Ridge regression [11] is a another penalised regression approach, in which a penalty is applied to the sum of the squared parameter estimates. Ridge regression has been used in a number of large-scale data analysis scenarios, including marker-assisted selection [12], expression data analysis [13], and genetic association studies when SNPs are in high LD [14]. From a Bayesian viewpoint, ridge regression can be considered as standard multiple regression with the coefficients estimates having a prior distribution that is normal with mean zero and known variance [15]. In genetic epidemiology, it is desirable to estimate the strength of the association between a variant and a phenotype. This is problematic when using ridge regression which, unlike other penalised regression approaches, does not reduce the number of parameters in the model, nor estimate the significance of each fitted coefficient.

A test of significance for coefficients estimated using ridge regression, based on an approximation of their distribution under the null hypothesis, was proposed by Halawa & El Bassiouni [16]. The test was originally developed and evaluated for data with continuous outcomes, when different methods were used to compute the shrinkage parameter, *λ*, which controls the degree of shrinkage of the regression coefficients and hence their distribution under the null hypothesis. Malo, Libiger & Schork [9] used the same test in an evaluation of the applicability of ridge regression as a means of accommodating LD in association studies. They used the test in a comparison of the performance of ridge regression, multiple regression and single-SNP analysis when SNPs are in varying degrees of LD. They found that ridge regression identified different SNPs as associated with phenotype compared to single-SNP analysis or multiple regression. However, they did not consider the performance of the test itself.

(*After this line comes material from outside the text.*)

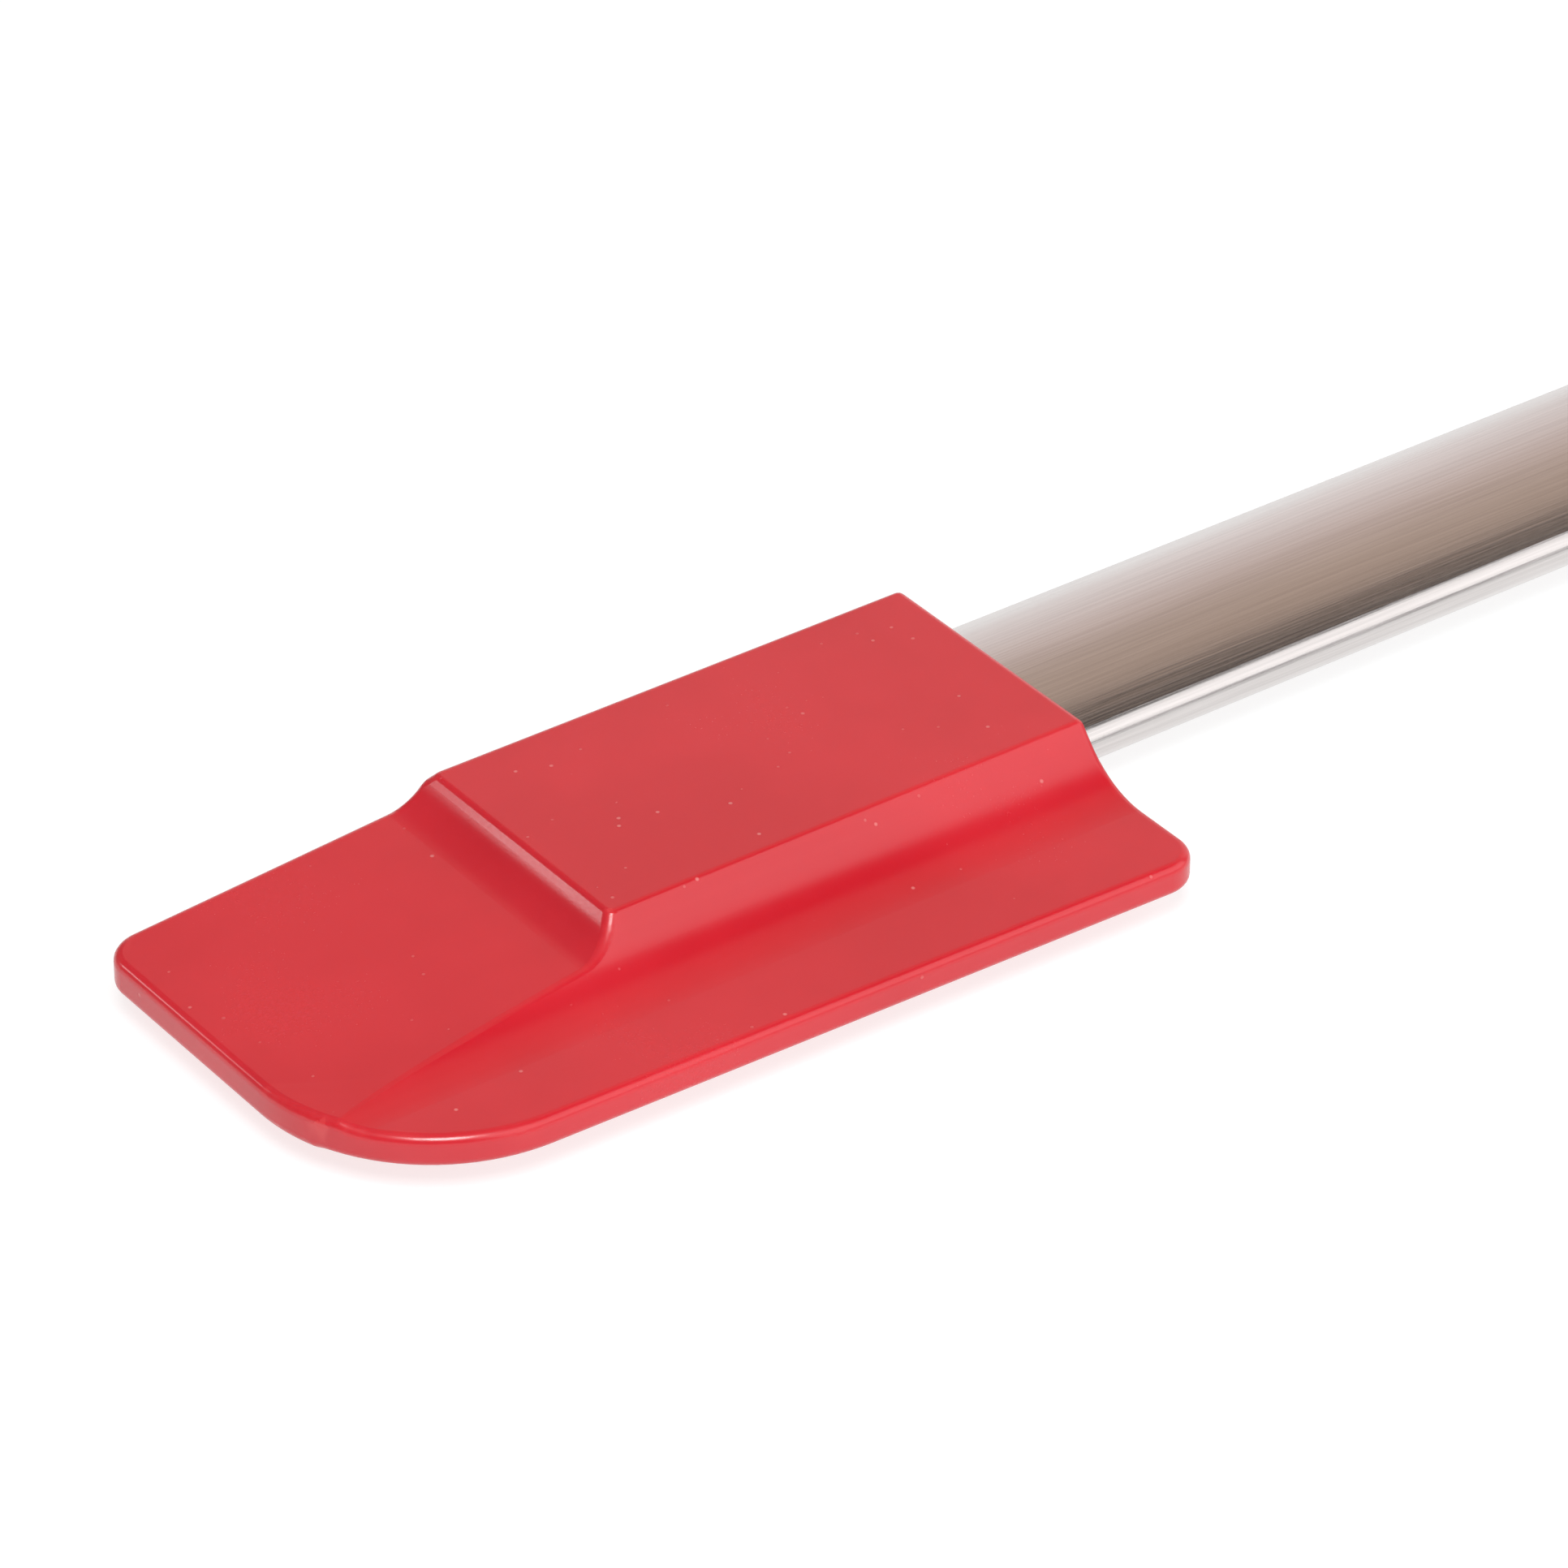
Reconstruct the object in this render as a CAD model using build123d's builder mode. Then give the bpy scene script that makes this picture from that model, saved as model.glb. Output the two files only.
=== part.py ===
from build123d import *
import os
from math import asin, degrees, radians, tan

# Bowl scraper: a soft moulded silicone blade pushed over the oval stainless tube of its handle.
# The handle's axis is X, the blade points along -X and its wide wing along -Y, and +Z is up.
# The origin is the centre of the hanging eye, and all sizes are in millimetres.

# Handle tube, a round tube pressed oval
tube_width = 23.0
tube_height = 9.0
tube_end_radius = 2.2         # radius of the oval's two narrow ends
tube_wall = 0.8
handle_reach = 170.0          # hanging eye to the blade's back face
tube_tail = 12.0              # hanging eye to the tube's rear end
tube_grip = 43.0              # length of tube inside the blade

# Silicone blade, seen from above
blade_length = 88.0
wing_width_back = 18.0        # top of the rib to the wide wing's edge, at the back face
wing_width_front = 15.9       # the same at the front edge
heel_width_back = 1.5         # top of the rib to the far edge, at the back face
heel_width_front = 0.7        # the same at the front edge
wide_corner_radius = 18.5     # front corner that follows the bowl
square_corner_radius = 3.6    # front corner that reaches into edges
back_corner_radius = 3.6
heel_corner_radius = 1.6

# Silicone blade, thickness
rib_nose_cover = 6.7          # top of the rib in front of the socket
rib_cover = 1.3               # silicone over the tube
rib_side_cover = 2.2          # silicone beside the tube, at the top of the rib
wing_top = 0.75               # heights are measured from the handle axis
wing_bottom = -2.45
draft_angle = 49.0            # slope of the rib's sides and of the ramp at its front
wall_root_radius = 9.7        # where the rib's side runs out into the wing
ramp_root_radius = 6.0        # where the ramp runs out into the tongue
under_root_radius = 6.0       # where the rib's underside runs out into the wing
ridge_radius = 1.3            # where the rib's side meets the ramp and the tongue
crest_radius = 0.8
rim_radius = 0.9
tongue_slope = 3.9            # the blade thins from the ramp to its front edge
under_slope = 1.0
tongue_step = 0.15            # height of the tongue above the wing at the front edge

# Socket
socket_clearance = 0.05
socket_end_gap = 0.6
socket_lead_in = 0.2

# Nylon tip plug and stainless end cap
plug_clearance = 0.03
tip_plug_depth = 12.0
tip_plug_flange = 2.4
end_cap_depth = 22.0
end_cap_flange = 3.0
oval_edge_radius = 1.5        # round on the plug's nose and on the cap's rear edge

# Hanging eye, a tubular rivet
eye_radius = 3.5
eyelet_wall = 0.5
eyelet_rim_width = 1.9
eyelet_rim_height = 0.5
eyelet_clearance = 0.03

os.makedirs("parts", exist_ok=True)

socket_depth = tube_grip + tip_plug_flange + socket_end_gap
rib_length = socket_depth + rib_nose_cover
rib_half_width = tube_width / 2 + rib_side_cover
rib_half_height = tube_height / 2 + rib_cover
wing_back = rib_half_width + wing_width_back
wing_front = rib_half_width + wing_width_front
heel_back = rib_half_width + heel_width_back
heel_front = rib_half_width + heel_width_front
blade_back = -handle_reach
tube_front = blade_back - tube_grip
eyelet_radius = eye_radius + eyelet_wall
rim_outer_radius = eyelet_radius + eyelet_rim_width
wing_reach = wing_back + blade_length
blade_front = blade_back - blade_length
ramp_top = blade_back - rib_length
draft_overshoot = 2.0
hairline = 0.01                # smaller than any real feature


def oval(growth):
    """The tube's oval section of four arcs, grown all round by a clearance or shrunk by a wall."""
    half_height = tube_height / 2
    end_centre = tube_width / 2 - tube_end_radius
    crown_radius = (end_centre**2 + half_height**2 - tube_end_radius**2) / (
        2 * (half_height - tube_end_radius)
    )
    crown_centre = half_height - crown_radius
    crown_spread = degrees(asin(end_centre / (crown_radius - tube_end_radius)))
    end_spread = 90 - crown_spread
    with BuildSketch(Plane.XY) as section:
        with BuildLine():
            end = CenterArc((end_centre, 0), tube_end_radius + growth, -end_spread, 2 * end_spread)
            crown = CenterArc((0, crown_centre), crown_radius + growth, end_spread, 2 * crown_spread)
            mirror(end, about=Plane.YZ)
            mirror(crown, about=Plane.XZ)
        make_face()
    return section.sketch_local


def wall_run(drop):
    """Horizontal length of a drafted wall that drops by this much."""
    return drop / tan(radians(draft_angle))


# --- Silicone blade ------------------------------------------------------------------------
# The blade is what three outlines leave in common: its cross-section, its long section and its
# outline from above.

def wall_and_wing(crest, level, side):
    """Cross-section of one drafted wall and its wing, from above the crest to the wing's end."""
    sign = 1 if crest > 0 else -1
    above = rib_half_width - wall_run(draft_overshoot)
    root = rib_half_width + wall_run(abs(crest - level))
    return [
        (side * above, crest + sign * draft_overshoot),
        (side * root, level),
        (side * wing_reach, level),
    ]


def rib_and_tongue(crest, level, slope):
    """Long section of one face: the rib, the ramp down from it and the tongue to the front."""
    sign = 1 if crest > 0 else -1
    steepness = tan(radians(draft_angle))
    rise = tan(radians(slope))
    front_level = level + sign * tongue_step
    drop = abs(crest - front_level)
    run = (drop - rise * (blade_length - rib_length)) / (steepness - rise)
    return [
        (blade_back + draft_overshoot, crest),
        (ramp_top, crest),
        (ramp_top - run, crest - sign * steepness * run),
        (blade_front - draft_overshoot, front_level - sign * rise * draft_overshoot),
    ]


def is_root(corner):
    return rib_half_width < abs(corner.X) < wing_back


def is_ridge(edge):
    """Only the ridges where two outlines cross run in all three directions."""
    size = edge.bounding_box().size
    return min(size.X, size.Y, size.Z) > hairline


def is_upright(face):
    return abs(face.normal_at().Z) < hairline


with BuildPart() as silicone_blade:
    with BuildSketch(Plane.YZ.offset(blade_back + draft_overshoot)) as cross_section:
        with BuildLine():
            Polyline(
                *wall_and_wing(rib_half_height, wing_top, 1),
                *reversed(wall_and_wing(-rib_half_height, wing_bottom, 1)),
                *wall_and_wing(-rib_half_height, wing_bottom, -1),
                *reversed(wall_and_wing(rib_half_height, wing_top, -1)),
                close=True,
            )
        make_face()
        fillet(cross_section.vertices().filter_by(is_root).group_by(Axis.Y)[-1], wall_root_radius)
        fillet(cross_section.vertices().filter_by(is_root).group_by(Axis.Y)[0], under_root_radius)
    extrude(amount=blade_length + 2 * draft_overshoot, dir=(-1, 0, 0))
    with BuildSketch(Plane.XZ.offset(wing_reach)) as long_section:
        with BuildLine():
            Polyline(
                *rib_and_tongue(rib_half_height, wing_top, tongue_slope),
                *reversed(rib_and_tongue(-rib_half_height, wing_bottom, under_slope)),
                close=True,
            )
        make_face()
        fillet(long_section.vertices().sort_by(Axis.X)[2:4], ramp_root_radius)
    extrude(amount=2 * wing_reach, dir=(0, 1, 0), mode=Mode.INTERSECT)
    fillet(silicone_blade.edges().filter_by(is_ridge), ridge_radius)
    fillet(silicone_blade.edges().group_by(Axis.Z)[-1], crest_radius)
    fillet(silicone_blade.edges().group_by(Axis.Z)[0], crest_radius)
    with BuildSketch(Plane.XY.offset(wing_reach)) as outline:
        with BuildLine():
            Polyline(
                (blade_back, heel_back),
                (blade_front, heel_front),
                (blade_front, -wing_front),
                (blade_back, -wing_back),
                close=True,
            )
        make_face()
        fillet(outline.vertices().group_by(Axis.X)[0].sort_by(Axis.Y)[0], wide_corner_radius)
        fillet(outline.vertices().group_by(Axis.X)[0].sort_by(Axis.Y)[-1], square_corner_radius)
        fillet(outline.vertices().group_by(Axis.X)[-1].sort_by(Axis.Y)[0], back_corner_radius)
        fillet(outline.vertices().group_by(Axis.X)[-1].sort_by(Axis.Y)[-1], heel_corner_radius)
    extrude(amount=2 * wing_reach, dir=(0, 0, -1), mode=Mode.INTERSECT)
    rim = silicone_blade.faces().filter_by(is_upright).edges().filter_by(Axis.Z, reverse=True)
    fillet(rim, rim_radius)
    with BuildSketch(Plane.YZ.offset(blade_back)):
        add(oval(socket_clearance))
    extrude(amount=socket_depth, dir=(-1, 0, 0), mode=Mode.SUBTRACT)
    chamfer(silicone_blade.edges(Select.LAST).group_by(Axis.X)[-1], socket_lead_in)
silicone_blade.part.label = "silicone_blade"
export_step(silicone_blade.part, "parts/silicone_blade.step")


# --- Handle tube ---------------------------------------------------------------------------
# Drawn stainless tube, open at both ends, with a round hole for the hanging eye near its rear.

with BuildPart() as handle_tube:
    with BuildSketch(Plane.YZ.offset(tube_front)):
        add(oval(0))
        add(oval(-tube_wall), mode=Mode.SUBTRACT)
    extrude(amount=tube_tail - tube_front, dir=(1, 0, 0))
    with BuildSketch(Plane.XY.offset(tube_height)):
        Circle(eyelet_radius + eyelet_clearance)
    extrude(amount=2 * tube_height, dir=(0, 0, -1), mode=Mode.SUBTRACT)
handle_tube.part.label = "handle_tube"
export_step(handle_tube.part, "parts/handle_tube.step")


# --- Tip plug ------------------------------------------------------------------------------
# Nylon plug that closes the tube's front end, and whose rounded nose leads it into the socket.

with BuildPart() as tip_plug:
    with BuildSketch(Plane.YZ.offset(tube_front)):
        add(oval(0))
    extrude(amount=tip_plug_flange, dir=(-1, 0, 0))
    fillet(tip_plug.edges().group_by(Axis.X)[0], oval_edge_radius)
    with BuildSketch(Plane.YZ.offset(tube_front)):
        add(oval(-tube_wall - plug_clearance))
    extrude(amount=tip_plug_depth, dir=(1, 0, 0))
tip_plug.part.label = "tip_plug"
export_step(tip_plug.part, "parts/tip_plug.step")


# --- End cap -------------------------------------------------------------------------------
# Stainless cap whose spigot fills the tube's rear end. The hanging eye passes through both.

with BuildPart() as end_cap:
    with BuildSketch(Plane.YZ.offset(tube_tail)):
        add(oval(0))
    extrude(amount=end_cap_flange, dir=(1, 0, 0))
    fillet(end_cap.edges().group_by(Axis.X)[-1], oval_edge_radius)
    with BuildSketch(Plane.YZ.offset(tube_tail)):
        add(oval(-tube_wall - plug_clearance))
    extrude(amount=end_cap_depth, dir=(-1, 0, 0))
    with BuildSketch(Plane.XY.offset(tube_height)):
        Circle(eyelet_radius + eyelet_clearance)
    extrude(amount=2 * tube_height, dir=(0, 0, -1), mode=Mode.SUBTRACT)
end_cap.part.label = "end_cap"
export_step(end_cap.part, "parts/end_cap.step")


# --- Hanging eyelet ------------------------------------------------------------------------
# Tubular stainless rivet. Its rims are rolled down onto the tube and follow the tube's curve.

with BuildPart() as hanging_eyelet:
    with BuildSketch(Plane.XY.offset(-tube_height)):
        Circle(rim_outer_radius)
    extrude(amount=2 * tube_height, dir=(0, 0, 1))
    with BuildSketch(Plane.YZ.offset(-tube_height)):
        add(oval(eyelet_rim_height))
    extrude(amount=2 * tube_height, dir=(1, 0, 0), mode=Mode.INTERSECT)
    with BuildSketch(Plane.YZ.offset(-tube_height)) as tube_section:
        add(oval(0))
    extrude(amount=2 * tube_height, dir=(1, 0, 0), mode=Mode.SUBTRACT)
    with BuildSketch(Plane.XY.offset(-tube_height / 2)):
        Circle(eyelet_radius)
    extrude(amount=tube_height, dir=(0, 0, 1))
    with BuildSketch(Plane.XY.offset(-tube_height)):
        Circle(eye_radius)
    extrude(amount=2 * tube_height, dir=(0, 0, 1), mode=Mode.SUBTRACT)
hanging_eyelet.part.label = "hanging_eyelet"
export_step(hanging_eyelet.part, "parts/hanging_eyelet.step")
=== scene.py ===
import math
import bmesh
import bpy
from mathutils import Matrix, Vector


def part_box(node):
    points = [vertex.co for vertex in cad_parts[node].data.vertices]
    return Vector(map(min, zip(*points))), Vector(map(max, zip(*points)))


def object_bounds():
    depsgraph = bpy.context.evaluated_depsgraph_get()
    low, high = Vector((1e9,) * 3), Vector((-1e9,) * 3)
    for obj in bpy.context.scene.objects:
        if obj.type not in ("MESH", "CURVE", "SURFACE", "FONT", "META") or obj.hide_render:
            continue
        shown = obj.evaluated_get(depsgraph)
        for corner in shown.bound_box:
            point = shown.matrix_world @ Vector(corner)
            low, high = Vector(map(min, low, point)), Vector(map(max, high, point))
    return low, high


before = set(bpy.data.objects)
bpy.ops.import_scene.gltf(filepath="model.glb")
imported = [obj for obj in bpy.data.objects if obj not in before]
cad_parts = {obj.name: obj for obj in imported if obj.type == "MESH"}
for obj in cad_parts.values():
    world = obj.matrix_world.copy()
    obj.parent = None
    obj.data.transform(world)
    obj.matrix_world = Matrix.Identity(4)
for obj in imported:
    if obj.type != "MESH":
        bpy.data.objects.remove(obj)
cad_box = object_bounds()


# --- Silicone blade -----------------------------------------------------------------------
# One piece of food-grade red silicone, pressed in a polished steel mould and pushed over the
# end of the handle. Its satin skin holds specks of dust and is a little paler along its edges.

class Shade:
    """One socket of a finish. Sums on it add Math nodes, and node() adds any other node."""

    def __init__(self, tree, socket=None):
        self.tree = tree
        self.socket = socket

    def feed(self, socket, value):
        """Links a Shade to a socket, or sets the socket to a plain value."""
        if isinstance(value, Shade):
            self.tree.links.new(value.socket, socket)
        else:
            socket.default_value = value

    def node(self, kind, settings=None, values=None, output=0):
        """Adds a node: its type, its settings, its sockets' values and the output to go on with."""
        made = self.tree.nodes.new("ShaderNode" + kind)
        for name, value in (settings or {}).items():
            if name == "stops":
                stops = made.color_ramp.elements
                while len(stops) < len(value):
                    stops.new(0.5)
                for stop, (position, colour) in zip(stops, value):
                    stop.position = position
                    stop.color = colour
            else:
                setattr(made, name, value)
        for name, value in (values or {}).items():
            self.feed(made.inputs[name], value)
        return Shade(self.tree, made.outputs[output])

    def sum(self, operation, first, second):
        return self.node("Math", {"operation": operation}, {0: first, 1: second})

    def __add__(self, other):
        return self.sum("ADD", self, other)

    def __mul__(self, other):
        return self.sum("MULTIPLY", self, other)

    def __sub__(self, other):
        return self.sum("SUBTRACT", self, other)

    def __rsub__(self, other):
        return self.sum("SUBTRACT", other, self)

    __radd__ = __add__
    __rmul__ = __mul__

    def step(self, low, high):
        """Smooth step from 0 to 1 as this value goes from low to high."""
        return self.node(
            "MapRange",
            {"interpolation_type": "SMOOTHSTEP"},
            {"Value": self, "From Min": low, "From Max": high},
        )

    def blend(self, low_colour, high_colour):
        """Colour that goes from the first to the second as this value goes from 0 to 1."""
        values = {0: self, 6: low_colour, 7: high_colour}
        return self.node("Mix", {"data_type": "RGBA"}, values, output=2)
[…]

In this paper, we evaluate the performance of a test of significance for ridge regression coefficients. Our test is based on the test proposed by Halawa & El Bassiouni [16]. We extend the test, making it applicable in the *m > n* scenario that is common in contemporary genetic data sets. We evaluate the performance of the test in simulation studies, using scenarios representative of realistic high-desnity genetic marker data, considering a range of data set dimensions and degrees of shrinkage.

Ridge regression has also been applied in the logistic regression framework [17]. We extend the test proposed by Halawa & El Bassiouni [16] to the logistic ridge regression model, and again evaluate the test in a range of simulation scenarios at different values of *λ*.

In both linear and logistic ridge regression, we compare the approximate test of significance to a permutation test. We view the permutation test as a benchmark as it produces an estimate of the null distribution of the parameter estimates. However, the permutation test is computationally intensive and becomes more so when data are high-dimensional. The test we propose makes it feasible to estimate significance with a much lower computational burden.

We introduce the *p*-value trace, a plot of the negative logarithm of the *p*-values of the ridge regression coefficients with increasing shrinkage parameter. This plot enables the visualisation of the relative change in significance of each coefficient, and facilitates the identification of predictors most affected by increased penalisation in terms of significance.

We apply the approximate test of significance for logistic ridge regression coefficients to a lung cancer data set, demonstrating the utility of the test when correlation exists among the predictors.

This paper is organised as follows. We first describe the approximate test of significance and the permutation test to which it is compared. We then describe the simulation studies used in this paper. In the Results section we evaluate the performance of the proposed test in a range of simulation scenarios. Further, we apply the test to a lung cancer case control data set. In the Discussion we discuss the results and potential applications for the test.